Enterprise information technology managers are badly underestimating the future demand for mobility devices and services in the enterprise arena, overlooking a new emerging class of mobile workers that rely on smart phones, where the traditional demand has been provided by traveling workers.
On-the-road executives or managers, telecommuters or field service employees currently represent 20 percent of the workforce, says Forrester analyst Michele Pelino.
Call the workers driving the demand "mobile wannabes," if you like. Already, nearly a third of smart phone users expense all or some of their monthly bills for wireless voice services to their employers, while 40 percent expense the cost of their wireless data access to their company. Forrester Research estimates that by 2012, 73 percent of the workforce will be considered mobile.
This new class of workers represents just six percent of the present workforce, but Forrester estimates that they will grow to 25 percent of workers within the next four years. In fact, Forrester estimates 73 percent of the workforce will be considered some sort of mobile worker by 2012.

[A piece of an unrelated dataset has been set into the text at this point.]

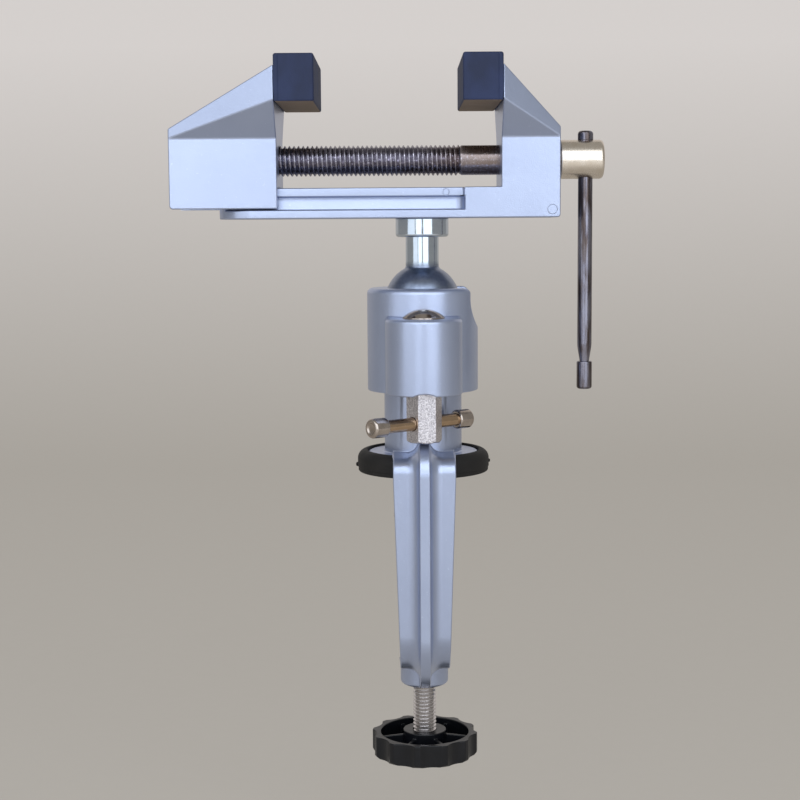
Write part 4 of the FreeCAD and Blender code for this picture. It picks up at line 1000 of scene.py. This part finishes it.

Mobile wannabes include executive assistants, human resource workers and finance department employees who are generally at their desks most of the day but use smart phones to access email and other corporate applications while commuting to work or while away from their desks. Millennials, workers younger than 30 years of age also expect mobile support.
Most of this growing group of users buy their own devices, so the trick is to create new service plans that are affordable enough to encourage broader use of mobile data services, Forrester says.